Araştırma ekibinin öncülüğünü Prof. Li Gang ve Dr. Yu Jiangsheng üstlendi. Ekip, güneş panellerinde kullanılan fotoaktif malzemelerin performansını değerlendirmek amacıyla FoMLUE adını verdikleri yenilikçi bir parametre geliştirdi.
Bu boyutsuz gösterge, malzemenin ortalama görsel geçirgenliği, bant aralığı ve akım yoğunluğu gibi verileri normalize ederek malzeme kombinasyonlarının etkinliğini ölçüyor. Bu sayede, en uygun yarı şeffaf panel malzemeleri belirlenebiliyor.
%6,05 Verimlilikle Yeni Bir Rekor Elde Edildi
FoMLUE değeri en yüksek malzemelerle üretilen ST-OPV’lerde, önceki örneklere kıyasla daha yüksek ısı yalıtımı, gelişmiş çalışma kararlılığı ve doğal ışık altında daha estetik görünüm sağlandı.
Sonuçlar, panellerin %6,05’lik ışık kullanım verimliliği ile bugüne kadar rapor edilen en yüksek oranı elde ettiğini gösterdi. Bu gelişme, şeffaf güneş paneli teknolojisinin ticarileşmesi açısından büyük bir dönüm noktası olarak değerlendiriliyor.
Şeffaf Paneller Bina Entegrasyonunda Çığır Açıyor
Yarı şeffaf güneş pilleri, pencerelerden cephe kaplamalarına, elektronik ekranlardan otomobil camlarına kadar birçok alanda kullanılabiliyor. Bu teknolojinin en dikkat çekici özelliği, enerji üretimi ile estetik görünüm arasında denge kurabilmesi.
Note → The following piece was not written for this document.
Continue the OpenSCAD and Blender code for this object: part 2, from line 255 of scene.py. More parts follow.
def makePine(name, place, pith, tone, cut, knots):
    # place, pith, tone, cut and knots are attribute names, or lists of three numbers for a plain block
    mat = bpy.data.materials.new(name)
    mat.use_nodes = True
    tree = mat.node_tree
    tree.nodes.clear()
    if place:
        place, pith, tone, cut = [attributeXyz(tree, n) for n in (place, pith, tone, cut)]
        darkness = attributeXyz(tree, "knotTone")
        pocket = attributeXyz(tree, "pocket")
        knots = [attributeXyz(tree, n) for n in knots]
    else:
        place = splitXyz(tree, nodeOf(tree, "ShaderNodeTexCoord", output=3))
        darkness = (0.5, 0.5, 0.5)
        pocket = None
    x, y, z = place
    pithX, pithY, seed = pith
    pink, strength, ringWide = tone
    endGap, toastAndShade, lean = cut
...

ST-OPV’ler, hafif yapıları, düşük üretim maliyetleri ve çevre dostu malzeme bileşenleri sayesinde bina ile bütünleşik fotovoltaik sistemler (BIPV) için büyük bir potansiyel taşıyor. Bu özellikleriyle, geleceğin şehirlerinde enerji üreten cam yüzeylerin yaygınlaşmasının önünü açıyor.
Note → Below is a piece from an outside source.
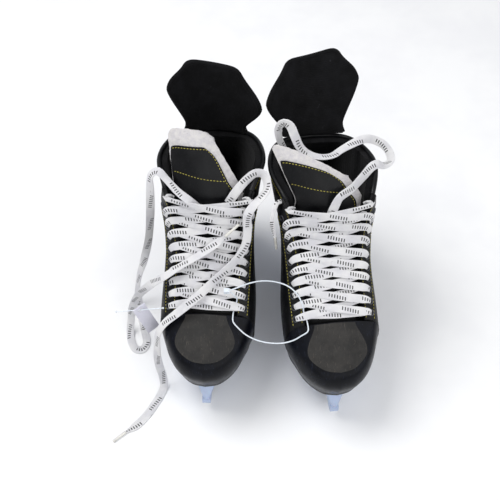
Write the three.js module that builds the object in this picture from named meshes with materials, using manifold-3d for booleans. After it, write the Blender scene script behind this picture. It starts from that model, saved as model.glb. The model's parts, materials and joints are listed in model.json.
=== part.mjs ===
// A pair of lace-up ice hockey skates that stand side by side on their runners.
// Millimetres, +Z up. z = 0 is the ice, -Y is where the toes point, +X is across the pair.
// right_ is the wearer's right skate, at -X, and left_ is the wearer's left skate, at +X.
// Each skate is built in a frame of its own: x across the boot, y from toe to heel, z up from the ice.

import * as THREE from "three";
import { mergeVertices } from "three/addons/utils/BufferGeometryUtils.js";
import Module from "manifold-3d";

const wasm = await Module();
wasm.setup();

// ---------------------------------------------------------------- driving dimensions

const GAP = 0.3; // clearance between pieces that touch
const SHELL_WALL = 3; // boot shell and toe cap
const FOREFOOT_HEIGHT = 60; // underside of the boot above the ice
const HEEL_LIFT = 6; // how much higher the heel stands
const HEEL_RAMP = { start: -30, length: 75 }; // where the sole climbs to the heel
const EYELETS = 10; // in each row
const LACE_WIDTH = 7;
const LACE_THICKNESS = 1.5;
const CORD_RADIUS = 2.2; // plain solid of a loose lace end
const RUNNER_THICKNESS = 3;
const RUNNER_TOP = 24;
const RAIL_WIDTH = 9.6; // plastic rail that grips the runner
const BOLT_PLACES = { front: -88, rear: 95 };
const TIE_RADIUS = 0.7; // nylon loop that ties the two skates together
const BARB_RADIUS = 0.6; // nylon barb that carries the paper tag

// Where each skate stands. yaw turns the toes outwards, out is the lateral side's direction in x.
// lean is how far the tendon guard leans back from upright, height its length along its own slope.
const SKATES = [
  { side: "right", out: -1, x: -65, y: -6.1, yaw: -2.6, guard: { lean: 9, height: 88 } },
  { side: "left", out: 1, x: 60.7, y: -16.8, yaw: 5.8, guard: { lean: 36, height: 92 } },
];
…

Coğrafi Etkenlerin Performansa Etkisi Araştırıldı
Araştırma ekibi, ST-OPV panellerin farklı iklim koşullarında nasıl performans gösterdiğini anlamak için geçici bir simülasyon modeli geliştirdi. Bu model, Çin genelinde 371 şehirde test edildi.
Elde edilen verilere göre, şehirlerin %90’ından fazlasında yıllık enerji yükü azaldı. Özellikle sıcak yazlar ve ılıman kışlar yaşayan bölgelerde, ST-OPV camların metrekare başına 1,43 GJ’ye kadar enerji tasarrufu sağladığı tespit edildi. Bu sonuç, enerji verimliliği açısından bölgesel uygulama stratejileri geliştirmenin önemini ortaya koydu.
Uzun Vadeli Hedef: Geniş Ölçekli Üretim ve Dayanıklılık
Hong Kong Politeknik Üniversitesi ekibi, gelecek çalışmalarda ST-OPV’lerin uzun vadeli dayanıklılığını artırmayı ve teknolojiyi geniş yüzeyli güneş modüllerine ölçeklendirmeyi hedefliyor. Bu iki unsur, ticarileşme sürecinin kilit adımları olarak öne çıkıyor.
Uzmanlara göre, bu ilerlemeler sayesinde yakın gelecekte şeffaf güneş panelleri, binaların hem enerji üretim sistemi hem de estetik tasarım unsuru olarak yaygın şekilde kullanılabilir hale gelecek.
Enerji Dönüşümünde Şeffaf Gelecek
Hong Kong’daki bu başarı, sadece bir verimlilik rekoru değil, aynı zamanda enerji üretim anlayışında bir paradigma değişimi anlamına geliyor. FoMLUE parametresiyle geliştirilen yarı şeffaf güneş panelleri, sürdürülebilir şehirler ve karbon nötr geleceğe giden yolda umut verici bir yenilik olarak görülüyor.
Araştırmacılar, bu teknolojinin olgunlaşmasıyla birlikte, camdan enerji üreten binaların sıradan bir manzara haline gelebileceğini öngörüyor.